[Extracted records]
= = = =
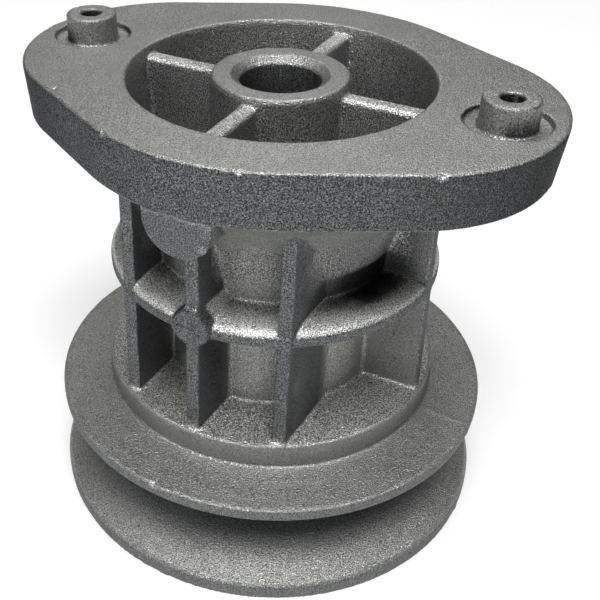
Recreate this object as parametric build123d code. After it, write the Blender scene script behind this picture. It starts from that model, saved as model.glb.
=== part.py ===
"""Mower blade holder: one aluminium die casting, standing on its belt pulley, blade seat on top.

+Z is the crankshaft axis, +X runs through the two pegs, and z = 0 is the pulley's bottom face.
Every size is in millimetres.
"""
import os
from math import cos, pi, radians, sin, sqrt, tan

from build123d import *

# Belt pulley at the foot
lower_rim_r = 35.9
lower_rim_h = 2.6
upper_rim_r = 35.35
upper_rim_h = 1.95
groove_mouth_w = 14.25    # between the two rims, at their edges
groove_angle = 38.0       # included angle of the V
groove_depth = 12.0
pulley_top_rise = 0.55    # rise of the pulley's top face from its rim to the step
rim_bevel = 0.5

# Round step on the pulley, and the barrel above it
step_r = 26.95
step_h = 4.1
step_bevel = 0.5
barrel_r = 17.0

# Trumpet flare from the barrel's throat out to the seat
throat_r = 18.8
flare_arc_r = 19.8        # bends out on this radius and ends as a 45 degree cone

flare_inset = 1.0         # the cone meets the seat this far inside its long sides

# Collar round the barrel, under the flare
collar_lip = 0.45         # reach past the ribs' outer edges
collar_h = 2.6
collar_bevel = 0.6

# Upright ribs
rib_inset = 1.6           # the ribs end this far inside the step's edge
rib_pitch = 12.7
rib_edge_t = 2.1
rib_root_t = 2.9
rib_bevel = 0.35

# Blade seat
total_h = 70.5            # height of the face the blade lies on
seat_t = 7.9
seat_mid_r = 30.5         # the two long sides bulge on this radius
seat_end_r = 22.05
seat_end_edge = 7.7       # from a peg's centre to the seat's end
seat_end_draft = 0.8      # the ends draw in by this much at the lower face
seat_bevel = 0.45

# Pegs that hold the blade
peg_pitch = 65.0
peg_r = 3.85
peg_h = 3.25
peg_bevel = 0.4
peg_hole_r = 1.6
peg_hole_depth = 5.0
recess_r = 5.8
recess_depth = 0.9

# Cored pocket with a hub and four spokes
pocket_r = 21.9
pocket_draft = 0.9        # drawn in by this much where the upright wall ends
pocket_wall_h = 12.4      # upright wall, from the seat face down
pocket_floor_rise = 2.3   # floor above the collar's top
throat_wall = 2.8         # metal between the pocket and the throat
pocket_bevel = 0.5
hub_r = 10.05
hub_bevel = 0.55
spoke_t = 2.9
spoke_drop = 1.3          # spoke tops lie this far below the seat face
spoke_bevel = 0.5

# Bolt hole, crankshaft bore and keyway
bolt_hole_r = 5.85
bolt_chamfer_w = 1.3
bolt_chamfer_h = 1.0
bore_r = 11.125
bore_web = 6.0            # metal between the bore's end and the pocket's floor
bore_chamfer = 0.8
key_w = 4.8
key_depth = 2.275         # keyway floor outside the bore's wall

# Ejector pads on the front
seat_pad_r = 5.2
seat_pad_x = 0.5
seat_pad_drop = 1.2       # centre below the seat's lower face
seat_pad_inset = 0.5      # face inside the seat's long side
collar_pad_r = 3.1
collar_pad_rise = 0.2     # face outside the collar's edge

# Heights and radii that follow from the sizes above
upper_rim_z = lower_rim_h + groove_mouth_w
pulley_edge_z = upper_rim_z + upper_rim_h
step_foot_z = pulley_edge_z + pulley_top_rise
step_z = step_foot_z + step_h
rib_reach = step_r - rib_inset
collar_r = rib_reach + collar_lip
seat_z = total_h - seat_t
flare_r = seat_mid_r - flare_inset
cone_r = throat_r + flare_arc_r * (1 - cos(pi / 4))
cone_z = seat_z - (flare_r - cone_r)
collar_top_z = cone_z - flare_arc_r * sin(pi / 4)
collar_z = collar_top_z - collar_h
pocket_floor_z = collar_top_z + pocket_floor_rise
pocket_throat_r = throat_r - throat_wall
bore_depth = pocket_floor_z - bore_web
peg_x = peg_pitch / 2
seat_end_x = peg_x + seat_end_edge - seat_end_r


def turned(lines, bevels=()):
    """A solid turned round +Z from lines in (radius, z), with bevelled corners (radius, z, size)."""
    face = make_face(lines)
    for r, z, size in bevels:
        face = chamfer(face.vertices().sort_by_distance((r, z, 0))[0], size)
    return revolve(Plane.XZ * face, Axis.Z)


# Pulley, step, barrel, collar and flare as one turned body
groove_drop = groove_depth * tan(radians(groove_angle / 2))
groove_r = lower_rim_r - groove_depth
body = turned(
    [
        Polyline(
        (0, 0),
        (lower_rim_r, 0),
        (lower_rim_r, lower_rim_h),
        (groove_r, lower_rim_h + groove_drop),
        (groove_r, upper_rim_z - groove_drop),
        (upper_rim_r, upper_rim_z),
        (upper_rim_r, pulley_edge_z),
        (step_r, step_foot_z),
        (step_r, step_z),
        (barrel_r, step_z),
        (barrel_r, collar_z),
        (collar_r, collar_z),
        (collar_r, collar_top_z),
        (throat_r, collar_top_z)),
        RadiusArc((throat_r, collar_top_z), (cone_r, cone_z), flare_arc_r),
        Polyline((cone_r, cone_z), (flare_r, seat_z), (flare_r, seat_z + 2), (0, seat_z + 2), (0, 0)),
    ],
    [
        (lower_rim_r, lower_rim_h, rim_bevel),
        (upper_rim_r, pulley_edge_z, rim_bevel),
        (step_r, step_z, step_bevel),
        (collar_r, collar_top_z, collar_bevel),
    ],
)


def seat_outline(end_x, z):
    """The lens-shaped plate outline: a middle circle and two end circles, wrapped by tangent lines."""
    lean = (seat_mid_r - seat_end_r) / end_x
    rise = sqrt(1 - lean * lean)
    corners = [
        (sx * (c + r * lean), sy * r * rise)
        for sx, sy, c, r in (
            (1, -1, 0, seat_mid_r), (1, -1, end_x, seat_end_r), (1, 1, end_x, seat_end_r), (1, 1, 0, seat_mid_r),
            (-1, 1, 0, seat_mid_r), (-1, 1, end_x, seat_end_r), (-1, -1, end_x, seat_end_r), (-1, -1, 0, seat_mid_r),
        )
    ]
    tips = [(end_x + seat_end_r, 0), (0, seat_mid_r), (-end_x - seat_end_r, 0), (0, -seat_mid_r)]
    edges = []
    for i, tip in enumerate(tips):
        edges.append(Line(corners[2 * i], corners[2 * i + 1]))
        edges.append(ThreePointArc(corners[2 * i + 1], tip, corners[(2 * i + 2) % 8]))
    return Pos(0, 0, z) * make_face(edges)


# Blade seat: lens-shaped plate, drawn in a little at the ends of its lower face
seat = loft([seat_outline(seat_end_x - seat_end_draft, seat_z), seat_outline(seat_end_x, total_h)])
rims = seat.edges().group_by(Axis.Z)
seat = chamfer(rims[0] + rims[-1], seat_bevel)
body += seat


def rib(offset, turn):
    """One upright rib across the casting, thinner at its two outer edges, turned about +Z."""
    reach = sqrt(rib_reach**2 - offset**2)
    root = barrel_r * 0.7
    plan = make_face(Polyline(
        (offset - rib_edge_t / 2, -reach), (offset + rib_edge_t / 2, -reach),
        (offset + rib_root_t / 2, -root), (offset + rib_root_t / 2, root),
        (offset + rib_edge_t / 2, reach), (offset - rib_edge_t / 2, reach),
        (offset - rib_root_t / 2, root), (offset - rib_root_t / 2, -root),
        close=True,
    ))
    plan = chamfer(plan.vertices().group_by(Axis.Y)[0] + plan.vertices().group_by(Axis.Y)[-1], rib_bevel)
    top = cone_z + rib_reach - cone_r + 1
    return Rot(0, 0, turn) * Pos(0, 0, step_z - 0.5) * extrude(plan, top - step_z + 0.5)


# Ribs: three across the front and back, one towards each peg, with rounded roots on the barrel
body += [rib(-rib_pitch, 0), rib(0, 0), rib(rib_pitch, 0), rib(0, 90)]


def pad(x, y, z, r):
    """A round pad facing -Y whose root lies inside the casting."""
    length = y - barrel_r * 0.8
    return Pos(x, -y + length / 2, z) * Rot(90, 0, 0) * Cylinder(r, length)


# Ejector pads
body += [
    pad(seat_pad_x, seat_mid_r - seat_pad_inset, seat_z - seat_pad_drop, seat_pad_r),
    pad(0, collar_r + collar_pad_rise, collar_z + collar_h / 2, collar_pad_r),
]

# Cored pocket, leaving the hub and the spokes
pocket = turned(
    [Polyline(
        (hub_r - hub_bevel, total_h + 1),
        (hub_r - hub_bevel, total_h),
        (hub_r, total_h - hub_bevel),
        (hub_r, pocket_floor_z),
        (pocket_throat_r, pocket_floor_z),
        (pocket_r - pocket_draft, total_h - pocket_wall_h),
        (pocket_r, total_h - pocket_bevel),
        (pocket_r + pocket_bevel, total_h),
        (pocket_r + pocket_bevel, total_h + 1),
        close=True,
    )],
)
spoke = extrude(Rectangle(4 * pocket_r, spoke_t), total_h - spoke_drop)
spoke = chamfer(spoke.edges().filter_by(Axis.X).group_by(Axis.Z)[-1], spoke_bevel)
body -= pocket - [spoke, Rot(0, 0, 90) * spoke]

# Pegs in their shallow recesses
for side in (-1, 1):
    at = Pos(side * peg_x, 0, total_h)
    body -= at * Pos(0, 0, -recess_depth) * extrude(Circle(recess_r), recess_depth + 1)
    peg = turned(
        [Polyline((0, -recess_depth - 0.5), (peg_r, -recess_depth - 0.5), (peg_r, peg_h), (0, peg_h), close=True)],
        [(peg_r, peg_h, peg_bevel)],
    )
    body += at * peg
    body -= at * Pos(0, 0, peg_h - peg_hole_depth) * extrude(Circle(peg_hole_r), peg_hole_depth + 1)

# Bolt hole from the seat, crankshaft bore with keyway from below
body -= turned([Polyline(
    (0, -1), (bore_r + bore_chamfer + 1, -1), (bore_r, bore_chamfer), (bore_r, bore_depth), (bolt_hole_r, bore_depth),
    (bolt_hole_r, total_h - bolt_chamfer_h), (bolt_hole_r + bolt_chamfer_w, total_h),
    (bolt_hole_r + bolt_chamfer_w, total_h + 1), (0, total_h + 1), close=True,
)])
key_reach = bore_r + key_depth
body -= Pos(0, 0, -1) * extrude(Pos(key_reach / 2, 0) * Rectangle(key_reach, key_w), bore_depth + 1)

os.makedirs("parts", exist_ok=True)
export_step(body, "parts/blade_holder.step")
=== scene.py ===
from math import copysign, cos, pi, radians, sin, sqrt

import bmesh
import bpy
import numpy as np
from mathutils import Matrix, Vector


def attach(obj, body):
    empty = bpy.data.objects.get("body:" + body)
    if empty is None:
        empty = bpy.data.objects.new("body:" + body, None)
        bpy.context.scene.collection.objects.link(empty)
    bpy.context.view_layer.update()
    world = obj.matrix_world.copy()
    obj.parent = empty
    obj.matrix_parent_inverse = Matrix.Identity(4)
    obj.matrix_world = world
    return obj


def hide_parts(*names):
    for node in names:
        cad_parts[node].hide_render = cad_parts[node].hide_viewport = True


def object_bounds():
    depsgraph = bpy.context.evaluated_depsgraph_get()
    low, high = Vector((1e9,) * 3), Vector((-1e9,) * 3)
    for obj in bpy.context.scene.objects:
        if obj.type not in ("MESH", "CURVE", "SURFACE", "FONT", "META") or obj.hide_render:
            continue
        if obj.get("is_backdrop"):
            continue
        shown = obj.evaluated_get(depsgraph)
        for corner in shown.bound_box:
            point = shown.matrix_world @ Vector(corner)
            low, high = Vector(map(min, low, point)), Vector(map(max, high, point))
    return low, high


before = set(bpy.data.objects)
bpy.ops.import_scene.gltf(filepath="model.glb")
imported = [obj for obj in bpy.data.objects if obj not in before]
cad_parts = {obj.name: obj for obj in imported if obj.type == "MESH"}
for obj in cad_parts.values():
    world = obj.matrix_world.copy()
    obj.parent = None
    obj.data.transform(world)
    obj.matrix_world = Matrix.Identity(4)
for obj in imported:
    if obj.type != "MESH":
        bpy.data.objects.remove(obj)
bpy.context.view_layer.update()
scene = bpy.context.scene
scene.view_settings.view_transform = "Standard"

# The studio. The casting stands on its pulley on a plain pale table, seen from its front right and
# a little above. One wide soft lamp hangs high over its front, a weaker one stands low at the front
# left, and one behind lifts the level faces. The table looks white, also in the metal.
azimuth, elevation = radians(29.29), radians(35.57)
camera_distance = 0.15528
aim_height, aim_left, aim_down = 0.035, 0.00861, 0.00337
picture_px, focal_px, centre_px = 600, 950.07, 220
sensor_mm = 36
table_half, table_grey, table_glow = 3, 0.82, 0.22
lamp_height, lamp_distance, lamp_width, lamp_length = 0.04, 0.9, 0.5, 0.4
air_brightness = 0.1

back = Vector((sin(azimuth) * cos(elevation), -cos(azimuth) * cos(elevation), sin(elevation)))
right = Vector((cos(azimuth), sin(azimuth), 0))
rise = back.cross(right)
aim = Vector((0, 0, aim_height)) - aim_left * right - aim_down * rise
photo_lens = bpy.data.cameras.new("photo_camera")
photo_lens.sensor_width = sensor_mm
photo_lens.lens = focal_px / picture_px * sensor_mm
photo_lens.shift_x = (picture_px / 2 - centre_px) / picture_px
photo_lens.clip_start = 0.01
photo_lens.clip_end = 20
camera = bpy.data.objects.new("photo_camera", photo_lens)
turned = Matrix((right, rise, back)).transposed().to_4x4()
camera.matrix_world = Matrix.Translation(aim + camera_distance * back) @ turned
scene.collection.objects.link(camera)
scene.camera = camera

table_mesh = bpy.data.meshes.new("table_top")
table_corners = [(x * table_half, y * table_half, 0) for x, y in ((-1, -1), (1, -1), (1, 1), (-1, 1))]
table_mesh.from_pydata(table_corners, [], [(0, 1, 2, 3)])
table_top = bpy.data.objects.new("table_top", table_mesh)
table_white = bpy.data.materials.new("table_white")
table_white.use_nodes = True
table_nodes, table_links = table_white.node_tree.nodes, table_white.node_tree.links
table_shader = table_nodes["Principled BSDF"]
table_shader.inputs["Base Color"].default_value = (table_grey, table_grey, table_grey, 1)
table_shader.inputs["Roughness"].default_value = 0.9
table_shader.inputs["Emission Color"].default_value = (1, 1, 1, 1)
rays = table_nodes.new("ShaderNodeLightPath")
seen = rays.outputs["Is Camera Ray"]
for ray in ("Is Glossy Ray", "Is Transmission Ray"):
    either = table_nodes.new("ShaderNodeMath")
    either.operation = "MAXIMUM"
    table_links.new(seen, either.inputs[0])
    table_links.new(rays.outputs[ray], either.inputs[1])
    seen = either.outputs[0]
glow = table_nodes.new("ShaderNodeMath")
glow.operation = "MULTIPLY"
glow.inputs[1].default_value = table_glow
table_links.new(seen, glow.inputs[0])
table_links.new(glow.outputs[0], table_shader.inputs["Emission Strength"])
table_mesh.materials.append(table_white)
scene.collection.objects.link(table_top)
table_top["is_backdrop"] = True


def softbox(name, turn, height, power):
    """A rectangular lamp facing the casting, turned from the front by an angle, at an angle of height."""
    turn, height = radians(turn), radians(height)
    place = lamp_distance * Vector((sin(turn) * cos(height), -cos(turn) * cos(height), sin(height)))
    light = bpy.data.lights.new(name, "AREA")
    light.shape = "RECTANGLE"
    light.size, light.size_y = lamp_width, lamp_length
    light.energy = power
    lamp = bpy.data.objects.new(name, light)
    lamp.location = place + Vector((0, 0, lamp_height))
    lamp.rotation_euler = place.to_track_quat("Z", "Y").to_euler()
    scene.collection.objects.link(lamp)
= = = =
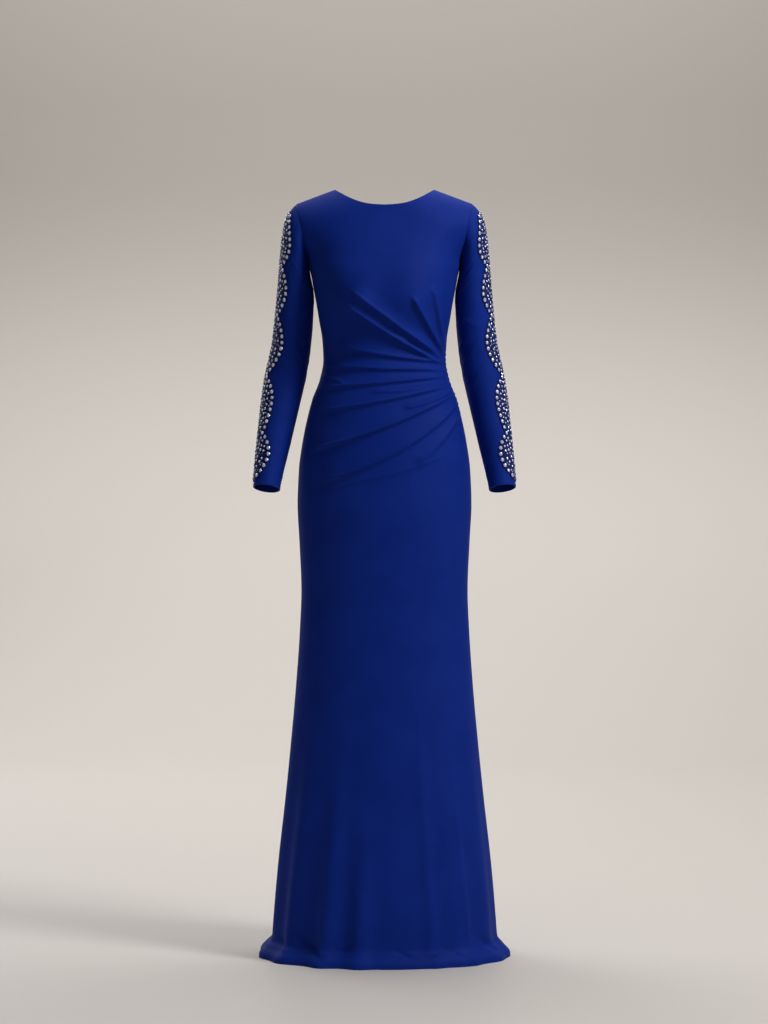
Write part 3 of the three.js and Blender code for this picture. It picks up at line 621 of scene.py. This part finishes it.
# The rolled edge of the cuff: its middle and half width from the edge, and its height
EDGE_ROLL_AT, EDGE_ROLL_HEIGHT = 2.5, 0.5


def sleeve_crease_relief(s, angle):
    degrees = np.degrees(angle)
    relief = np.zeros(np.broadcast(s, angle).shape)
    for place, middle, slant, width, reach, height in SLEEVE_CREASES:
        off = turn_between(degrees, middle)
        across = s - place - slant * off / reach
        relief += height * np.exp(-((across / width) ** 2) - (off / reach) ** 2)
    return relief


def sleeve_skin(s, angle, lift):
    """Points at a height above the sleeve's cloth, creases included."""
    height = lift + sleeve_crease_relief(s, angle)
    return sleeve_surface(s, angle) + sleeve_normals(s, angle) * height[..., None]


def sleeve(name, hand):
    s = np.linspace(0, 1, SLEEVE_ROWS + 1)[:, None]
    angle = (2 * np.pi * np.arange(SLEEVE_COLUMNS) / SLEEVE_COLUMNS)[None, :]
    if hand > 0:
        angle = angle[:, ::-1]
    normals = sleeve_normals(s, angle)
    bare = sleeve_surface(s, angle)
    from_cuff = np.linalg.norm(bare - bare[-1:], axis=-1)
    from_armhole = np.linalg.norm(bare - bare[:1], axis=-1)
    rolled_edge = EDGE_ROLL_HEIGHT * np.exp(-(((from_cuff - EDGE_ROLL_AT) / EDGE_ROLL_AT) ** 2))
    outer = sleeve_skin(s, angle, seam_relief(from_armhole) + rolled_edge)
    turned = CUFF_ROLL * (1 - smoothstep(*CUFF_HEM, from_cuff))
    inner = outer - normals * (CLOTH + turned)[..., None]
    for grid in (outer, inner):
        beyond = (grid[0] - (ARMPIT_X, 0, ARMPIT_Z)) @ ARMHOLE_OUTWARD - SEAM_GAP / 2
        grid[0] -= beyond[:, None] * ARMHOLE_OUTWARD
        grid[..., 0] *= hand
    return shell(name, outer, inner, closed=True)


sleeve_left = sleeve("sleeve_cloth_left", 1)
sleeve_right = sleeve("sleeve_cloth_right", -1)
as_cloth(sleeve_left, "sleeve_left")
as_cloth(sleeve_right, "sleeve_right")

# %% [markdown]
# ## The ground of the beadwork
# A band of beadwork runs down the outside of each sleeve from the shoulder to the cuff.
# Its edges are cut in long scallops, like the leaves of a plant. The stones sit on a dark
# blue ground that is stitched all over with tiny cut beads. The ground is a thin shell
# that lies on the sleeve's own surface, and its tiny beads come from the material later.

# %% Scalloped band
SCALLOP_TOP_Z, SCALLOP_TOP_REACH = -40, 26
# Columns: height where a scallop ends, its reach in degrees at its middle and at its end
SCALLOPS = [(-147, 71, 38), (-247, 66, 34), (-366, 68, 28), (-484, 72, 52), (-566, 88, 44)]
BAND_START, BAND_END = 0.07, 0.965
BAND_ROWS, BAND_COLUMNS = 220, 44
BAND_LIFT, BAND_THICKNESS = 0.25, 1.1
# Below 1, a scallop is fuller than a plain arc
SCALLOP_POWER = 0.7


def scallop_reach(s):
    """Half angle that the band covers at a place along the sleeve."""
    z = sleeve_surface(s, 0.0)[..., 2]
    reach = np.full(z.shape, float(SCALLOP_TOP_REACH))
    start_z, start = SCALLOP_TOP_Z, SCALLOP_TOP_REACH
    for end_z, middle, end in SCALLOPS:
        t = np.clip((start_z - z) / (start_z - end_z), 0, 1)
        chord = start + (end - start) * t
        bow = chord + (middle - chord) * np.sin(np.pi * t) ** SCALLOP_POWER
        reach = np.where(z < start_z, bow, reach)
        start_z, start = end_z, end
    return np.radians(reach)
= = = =
What the task asks: Begin with the line containing "# Bolt hole from" and end with the line containing "cad_parts[node].hide_render = cad_parts[node].hide_viewport"; repeat every line from start to finish exactly, and nothing outside them.

Complete output:
# Bolt hole from the seat, crankshaft bore with keyway from below
body -= turned([Polyline(
    (0, -1), (bore_r + bore_chamfer + 1, -1), (bore_r, bore_chamfer), (bore_r, bore_depth), (bolt_hole_r, bore_depth),
    (bolt_hole_r, total_h - bolt_chamfer_h), (bolt_hole_r + bolt_chamfer_w, total_h),
    (bolt_hole_r + bolt_chamfer_w, total_h + 1), (0, total_h + 1), close=True,
)])
key_reach = bore_r + key_depth
body -= Pos(0, 0, -1) * extrude(Pos(key_reach / 2, 0) * Rectangle(key_reach, key_w), bore_depth + 1)

os.makedirs("parts", exist_ok=True)
export_step(body, "parts/blade_holder.step")
=== scene.py ===
from math import copysign, cos, pi, radians, sin, sqrt

import bmesh
import bpy
import numpy as np
from mathutils import Matrix, Vector


def attach(obj, body):
    empty = bpy.data.objects.get("body:" + body)
    if empty is None:
        empty = bpy.data.objects.new("body:" + body, None)
        bpy.context.scene.collection.objects.link(empty)
    bpy.context.view_layer.update()
    world = obj.matrix_world.copy()
    obj.parent = empty
    obj.matrix_parent_inverse = Matrix.Identity(4)
    obj.matrix_world = world
    return obj


def hide_parts(*names):
    for node in names:
        cad_parts[node].hide_render = cad_parts[node].hide_viewport = True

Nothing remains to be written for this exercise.